====== Data for the task
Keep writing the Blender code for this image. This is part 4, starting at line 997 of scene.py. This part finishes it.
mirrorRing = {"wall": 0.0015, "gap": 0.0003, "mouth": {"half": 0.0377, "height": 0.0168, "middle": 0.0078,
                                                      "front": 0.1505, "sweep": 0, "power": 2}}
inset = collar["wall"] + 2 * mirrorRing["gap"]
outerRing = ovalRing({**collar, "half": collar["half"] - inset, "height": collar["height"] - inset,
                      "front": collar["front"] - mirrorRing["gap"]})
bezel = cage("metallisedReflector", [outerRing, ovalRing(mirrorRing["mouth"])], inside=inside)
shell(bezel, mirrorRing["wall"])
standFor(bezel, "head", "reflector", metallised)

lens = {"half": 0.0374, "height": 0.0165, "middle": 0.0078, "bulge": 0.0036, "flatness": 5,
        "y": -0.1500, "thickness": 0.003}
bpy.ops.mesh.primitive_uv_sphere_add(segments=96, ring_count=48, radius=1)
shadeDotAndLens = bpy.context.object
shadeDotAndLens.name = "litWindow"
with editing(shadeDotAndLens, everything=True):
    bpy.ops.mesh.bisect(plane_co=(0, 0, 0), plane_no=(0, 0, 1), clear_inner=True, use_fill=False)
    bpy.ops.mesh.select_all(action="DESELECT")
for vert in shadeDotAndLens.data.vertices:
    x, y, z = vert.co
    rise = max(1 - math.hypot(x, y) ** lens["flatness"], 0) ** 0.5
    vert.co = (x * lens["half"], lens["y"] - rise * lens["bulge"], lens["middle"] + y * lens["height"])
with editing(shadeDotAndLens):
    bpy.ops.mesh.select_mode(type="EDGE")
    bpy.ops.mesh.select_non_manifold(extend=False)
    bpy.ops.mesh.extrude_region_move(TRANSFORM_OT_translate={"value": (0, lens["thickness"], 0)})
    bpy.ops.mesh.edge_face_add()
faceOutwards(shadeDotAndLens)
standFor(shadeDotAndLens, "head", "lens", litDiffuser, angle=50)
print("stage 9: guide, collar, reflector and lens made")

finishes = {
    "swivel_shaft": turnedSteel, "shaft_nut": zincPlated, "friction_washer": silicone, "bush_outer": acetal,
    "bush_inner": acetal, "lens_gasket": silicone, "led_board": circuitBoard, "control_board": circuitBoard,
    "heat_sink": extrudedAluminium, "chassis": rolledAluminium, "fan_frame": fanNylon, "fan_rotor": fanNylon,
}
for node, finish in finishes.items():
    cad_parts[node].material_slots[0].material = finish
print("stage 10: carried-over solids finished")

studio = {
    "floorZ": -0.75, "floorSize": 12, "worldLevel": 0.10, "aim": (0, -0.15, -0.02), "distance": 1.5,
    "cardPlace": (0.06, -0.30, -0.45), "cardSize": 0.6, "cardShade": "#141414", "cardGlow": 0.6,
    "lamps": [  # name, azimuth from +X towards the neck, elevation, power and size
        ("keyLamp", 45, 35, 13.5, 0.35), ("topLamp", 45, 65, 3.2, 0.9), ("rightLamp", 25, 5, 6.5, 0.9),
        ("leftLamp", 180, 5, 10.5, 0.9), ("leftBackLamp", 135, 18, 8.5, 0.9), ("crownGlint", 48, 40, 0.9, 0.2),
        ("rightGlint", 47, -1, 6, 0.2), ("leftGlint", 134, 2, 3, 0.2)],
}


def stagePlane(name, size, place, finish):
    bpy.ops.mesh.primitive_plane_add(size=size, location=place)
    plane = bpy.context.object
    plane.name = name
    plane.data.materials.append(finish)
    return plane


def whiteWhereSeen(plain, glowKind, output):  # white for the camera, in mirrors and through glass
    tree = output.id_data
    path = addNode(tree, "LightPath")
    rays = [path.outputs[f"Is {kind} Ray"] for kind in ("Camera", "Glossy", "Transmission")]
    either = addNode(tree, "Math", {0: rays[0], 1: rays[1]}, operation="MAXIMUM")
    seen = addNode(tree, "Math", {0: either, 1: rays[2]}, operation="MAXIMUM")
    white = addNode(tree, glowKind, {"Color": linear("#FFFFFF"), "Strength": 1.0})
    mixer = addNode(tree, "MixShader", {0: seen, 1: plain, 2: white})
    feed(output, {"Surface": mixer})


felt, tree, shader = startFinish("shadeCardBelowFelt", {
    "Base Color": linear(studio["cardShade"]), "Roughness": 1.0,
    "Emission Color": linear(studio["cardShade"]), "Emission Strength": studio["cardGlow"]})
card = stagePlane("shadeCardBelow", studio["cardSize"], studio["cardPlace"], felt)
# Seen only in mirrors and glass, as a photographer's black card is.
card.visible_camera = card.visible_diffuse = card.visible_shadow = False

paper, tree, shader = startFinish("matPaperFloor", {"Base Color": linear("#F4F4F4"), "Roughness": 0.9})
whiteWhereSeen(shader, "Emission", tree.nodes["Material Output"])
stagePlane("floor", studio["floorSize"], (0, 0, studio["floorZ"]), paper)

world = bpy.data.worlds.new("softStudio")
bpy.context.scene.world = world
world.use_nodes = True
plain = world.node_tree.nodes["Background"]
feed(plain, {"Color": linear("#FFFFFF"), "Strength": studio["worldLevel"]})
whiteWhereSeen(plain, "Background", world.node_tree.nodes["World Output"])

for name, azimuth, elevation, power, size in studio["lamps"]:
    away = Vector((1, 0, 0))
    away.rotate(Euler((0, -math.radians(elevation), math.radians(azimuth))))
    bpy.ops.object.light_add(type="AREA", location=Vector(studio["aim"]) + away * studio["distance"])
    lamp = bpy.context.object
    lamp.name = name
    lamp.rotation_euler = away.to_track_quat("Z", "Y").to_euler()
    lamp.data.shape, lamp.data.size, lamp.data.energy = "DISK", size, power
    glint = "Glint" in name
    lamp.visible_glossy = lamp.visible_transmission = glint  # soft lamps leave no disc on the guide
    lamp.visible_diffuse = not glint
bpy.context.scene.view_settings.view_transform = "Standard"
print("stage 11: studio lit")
============
====== Data for the task
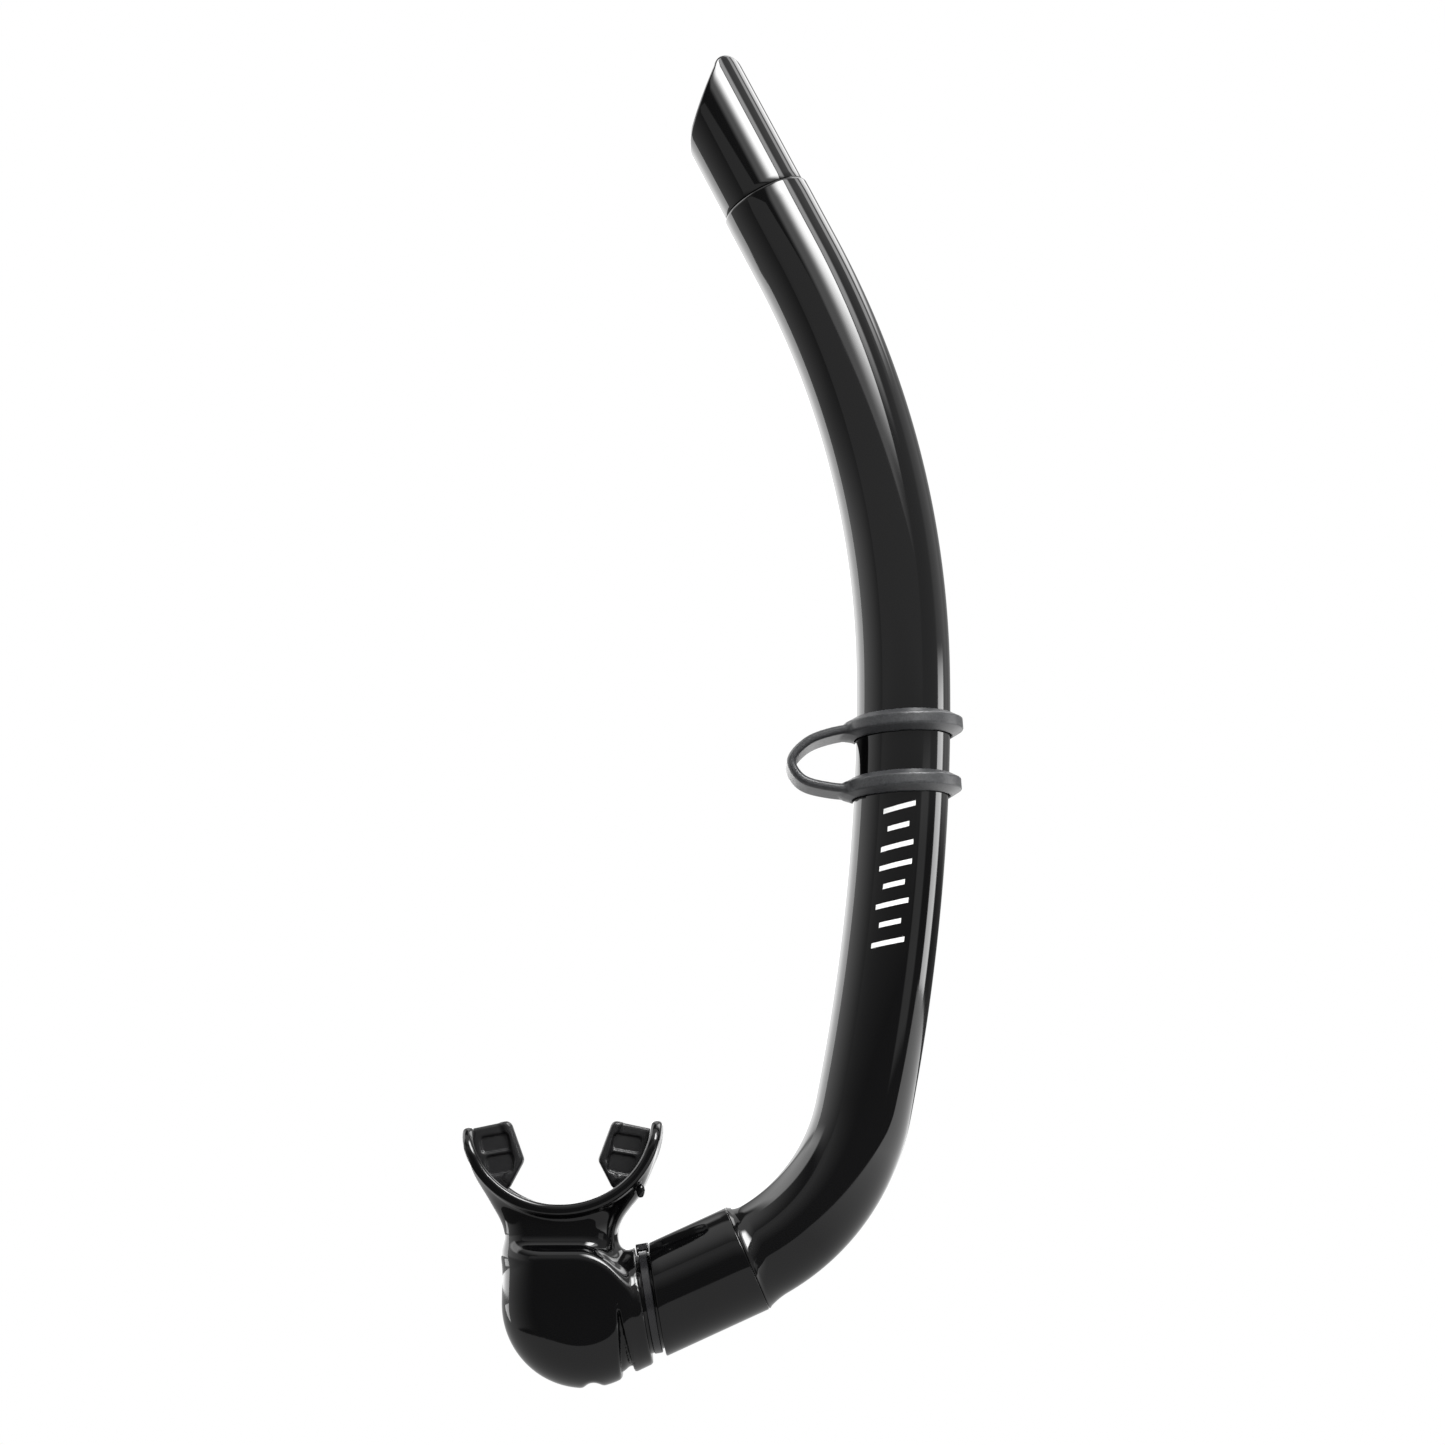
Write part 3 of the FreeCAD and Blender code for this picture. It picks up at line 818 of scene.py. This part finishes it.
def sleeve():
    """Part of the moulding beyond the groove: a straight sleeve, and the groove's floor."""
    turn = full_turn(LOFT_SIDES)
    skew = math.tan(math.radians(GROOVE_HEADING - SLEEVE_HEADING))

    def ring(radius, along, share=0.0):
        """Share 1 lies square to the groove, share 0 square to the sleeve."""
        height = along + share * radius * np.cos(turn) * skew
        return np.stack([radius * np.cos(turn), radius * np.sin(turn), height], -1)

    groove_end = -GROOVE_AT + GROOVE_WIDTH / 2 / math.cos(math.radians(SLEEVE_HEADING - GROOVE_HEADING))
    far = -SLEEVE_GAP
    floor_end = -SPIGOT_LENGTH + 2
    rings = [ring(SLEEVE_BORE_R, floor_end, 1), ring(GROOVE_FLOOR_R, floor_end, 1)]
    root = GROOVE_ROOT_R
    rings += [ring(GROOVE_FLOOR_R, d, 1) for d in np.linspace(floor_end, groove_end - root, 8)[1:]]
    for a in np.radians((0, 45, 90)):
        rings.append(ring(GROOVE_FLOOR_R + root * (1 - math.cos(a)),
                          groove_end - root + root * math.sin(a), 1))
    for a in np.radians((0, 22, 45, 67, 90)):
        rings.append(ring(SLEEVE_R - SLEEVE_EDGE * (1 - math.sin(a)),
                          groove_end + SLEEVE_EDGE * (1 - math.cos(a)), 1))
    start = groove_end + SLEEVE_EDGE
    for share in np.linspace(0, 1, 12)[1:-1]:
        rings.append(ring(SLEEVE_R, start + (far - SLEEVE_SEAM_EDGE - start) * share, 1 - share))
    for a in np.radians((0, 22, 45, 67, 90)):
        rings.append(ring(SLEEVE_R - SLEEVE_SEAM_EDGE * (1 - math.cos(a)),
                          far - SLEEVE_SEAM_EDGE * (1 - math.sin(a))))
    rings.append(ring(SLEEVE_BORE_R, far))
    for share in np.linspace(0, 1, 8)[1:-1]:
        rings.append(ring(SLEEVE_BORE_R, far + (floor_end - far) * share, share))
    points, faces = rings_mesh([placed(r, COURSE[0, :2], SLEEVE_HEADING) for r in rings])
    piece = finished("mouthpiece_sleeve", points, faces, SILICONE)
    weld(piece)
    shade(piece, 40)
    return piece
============
From the entries above, extract only the lines running from the one containing "cad_parts[node].material_slots[0].material = finish" through the one containing "return plane", inclusive.

**Expected answer:**
    cad_parts[node].material_slots[0].material = finish
print("stage 10: carried-over solids finished")

studio = {
    "floorZ": -0.75, "floorSize": 12, "worldLevel": 0.10, "aim": (0, -0.15, -0.02), "distance": 1.5,
    "cardPlace": (0.06, -0.30, -0.45), "cardSize": 0.6, "cardShade": "#141414", "cardGlow": 0.6,
    "lamps": [  # name, azimuth from +X towards the neck, elevation, power and size
        ("keyLamp", 45, 35, 13.5, 0.35), ("topLamp", 45, 65, 3.2, 0.9), ("rightLamp", 25, 5, 6.5, 0.9),
        ("leftLamp", 180, 5, 10.5, 0.9), ("leftBackLamp", 135, 18, 8.5, 0.9), ("crownGlint", 48, 40, 0.9, 0.2),
        ("rightGlint", 47, -1, 6, 0.2), ("leftGlint", 134, 2, 3, 0.2)],
}


def stagePlane(name, size, place, finish):
    bpy.ops.mesh.primitive_plane_add(size=size, location=place)
    plane = bpy.context.object
    plane.name = name
    plane.data.materials.append(finish)
    return plane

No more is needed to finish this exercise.